BLUF: Ha Long Bay is a World Heritage Site cultural and geographic feature in Vietnam but the closest I’m likely to get there is the soup from Tamarine at 546 University in Palo Alto.
BLUf2: but i’d lump Dumpling Time and Ramen Nagi in the same boat, so to speak, in that there relatively young, and hip and cheaper than Tamarine which is elegant and older.
There’s a great dumplings place on or below Portreo Hil called Dumpling Time. One of the categories is Xiolongbao, which I recalled as “long bao”. I think my hip proto-Asian nephew said that hipsters call it “XLB”.
Today at Tamarine on University I splurged on some yummy soup for lunch. It was a curry soup with coconut and quails eggs, and noodles. But the lady next to me ordered what might be worth coming back for — and what caught my eye — other than being an Emersonian all -seing eyeball — is that she snapped a photo of her soup. And then, as I later posted to Elena K’s PAW column, I asked my server — Anna? — whether that soup not taken was called “long bay” as a transliteration or cognate of the Chinese dumplings, which I called “long bao”. She said she was Vietnamese (like her boss, Tanya Huynh Hartley) and said, “no, it’s just ‘Long Bay’ like Long Bay in Vietnam, a long bay”.
I could edita with a photo.
I could eat another bowl. Tomorrow.
But If I haven’t told you this personally or mentioned it below in Plasty, the best bowl in town is Ramen Nagi in 500 block of Bryant near City Hall: for $15 you get the pork ramen with literally 300,000 variations, or 4 main categories. Kudos to Steve Young the manager — but not the lefty Mormon footballer turned VC or lawyer. Different Steve Young.
There’s also now an Ike’s on Lytton at Kipling, Lytton of the great unwashed, Kipling as in the Jungle Book. (Lytton was also of the “dark and stormy night” although so far Ike’s is only open until 3, ie day hours.
and and: speaking of Emersonian eyeball, I am writing about Laurene Powell Jobs media empire, located here in Palo Alto above the Keen store — in what was once poet laureate Al Young’s studio, “the Nevada Building” in that she according to Kara Swisher in the New York Times bought Atlantic Magazine and then hired Gunn grad George Packer (“the unwinding”) away from New Yorker mag presumably to edit such. And — if you are reading this Laurene — you can make Plastic Alto your next purchase. At such a price.
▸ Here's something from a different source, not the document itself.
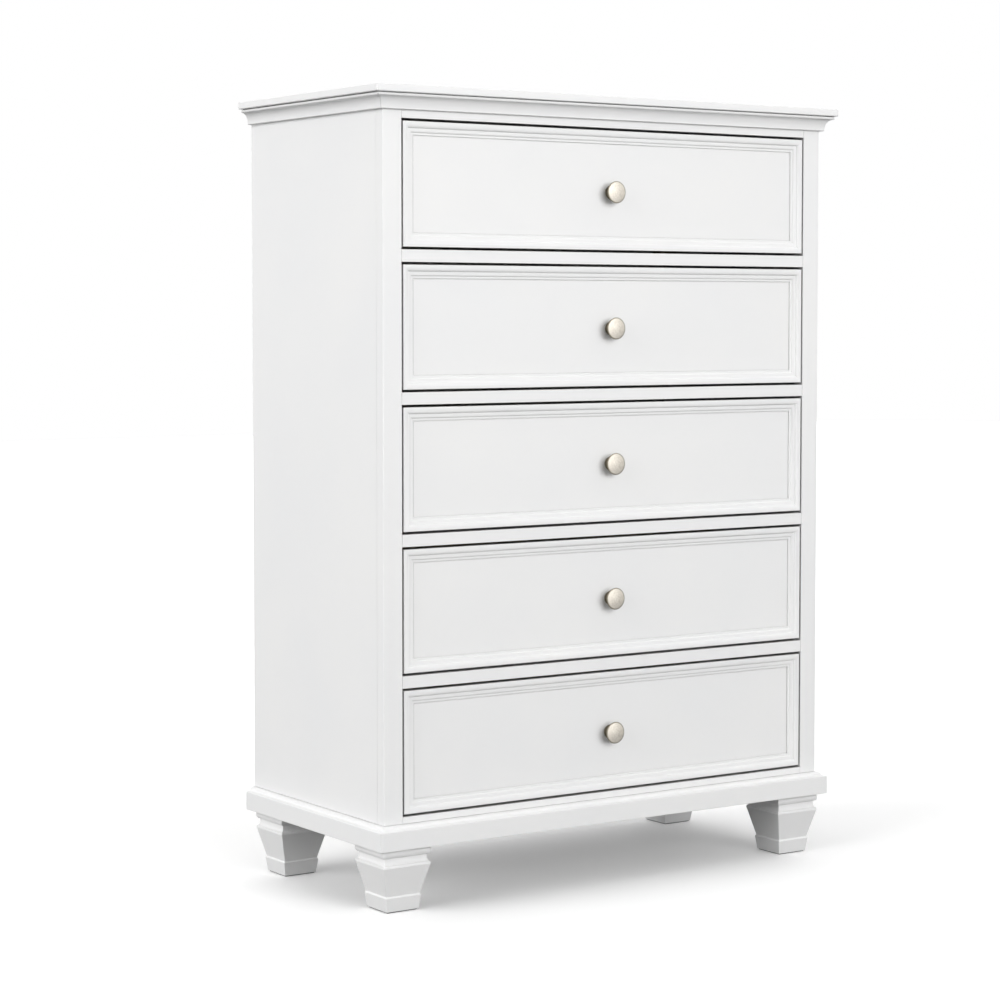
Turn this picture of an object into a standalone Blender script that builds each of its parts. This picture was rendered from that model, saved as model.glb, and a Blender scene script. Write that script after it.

I also flashed to Jeff Morgan the Cubberley grad and brother of my classmate Mary Morgan Finnegan — a doctor, Paly grad — who runs a global NGO protecting World Heritage Sites — I presume he’s been to Ha Long Bay and likely Dumpling Time as well. Unless its a different Jeff Morgan — there’s also Morgan Family Foundation which did or does have Palo Alto offices. To me, “applied materials” means using spoon, chopsticks, fork, straw — by any means necessary — when there is soup in need of slurp. I am applying material on my bowl, as tools. Try the fish.